Green: Green is the dominant color in nature. It is a pleasing, organic, fresh, calming and restful color. It is a great color for any room where you want a relaxed and fresh atmosphere.

Purple: Purple is lush, regal and passionate. It is an intense and highly emotional color, partly because it straddles the line between the warm red and cool blue. This makes it a difficult color to use in interior design and it is usually confined to the role of an accent.

Black and White: Black and white are pure contrasts and intensifiers—light and dark, yin and yang, all or nothing. Dramatic and elegant together, they lend sophistication in décor that is stylish and urban.


Color
is good...even in small

spaces!


One of the greatest worries inhibiting people decorating small spaces is the use of color. Color is one of the best ways to anchor a room and to define it.

Connect with color

Dissolve the lines between two rooms by continuing a single color theme through both. While this technique is clearly applicable to rooms that open to each other—a kitchen to a family room, for example—it’s effective for rooms that simply fall in the same line of sight. Living rooms with an arched opening to the dining room, kitchens that flow into dining rooms, bedrooms with a small office attached can all benefit from sharing color schemes. If you’ve got a favorite color combination, consider using it in all the public spaces in a small house to maintain a visual flow throughout.

Solid Colors can add Depth

Add depth using solid colors. A blue living room wall, followed into the kitchen by a red door opening and walls, accentuates the depth of the space. White cabinets and a white refrigerator add lines that keeps the walls visually separated so the room doesn’t look any smaller than it is.

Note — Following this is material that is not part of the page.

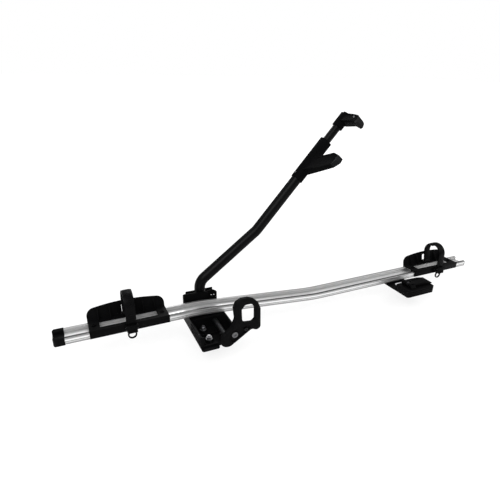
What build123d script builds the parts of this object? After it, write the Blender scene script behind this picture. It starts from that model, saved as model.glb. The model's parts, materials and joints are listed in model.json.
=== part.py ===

Layers of Color Also add Depth

The painting technique of layering on glazes of color gives a wall depth. Separating the wall into blocks of color is another trick to adding visual depth. It’s an especially useful technique when you’ve got a large wall to cover; a single color—any color—could make the wall look flat and massive. The gentle tones of layered color visually recede so you see the whole room, not just the wall.

Accent for Emphasis

If you’d prefer to keep the wall and upholstery colors neutral, choose an accent color and layer it in the room. Used judiciously even the brightest colors won’t overwhelm quiet neutrals. In most situations, you want to use the chosen color in accents around the room, rather than concentrating it in one place.

 Vary Neutral Tones

If you want an all-white room—in a bathroom for example—just add a little variation to neutrals to improve the look. A tone-on-tone stripe is a simple, effective way to add visual interest. The room still has the quietness of a neutral but it’s accented by a change of tone that gives the needed sense of depth without adding a chaotic element.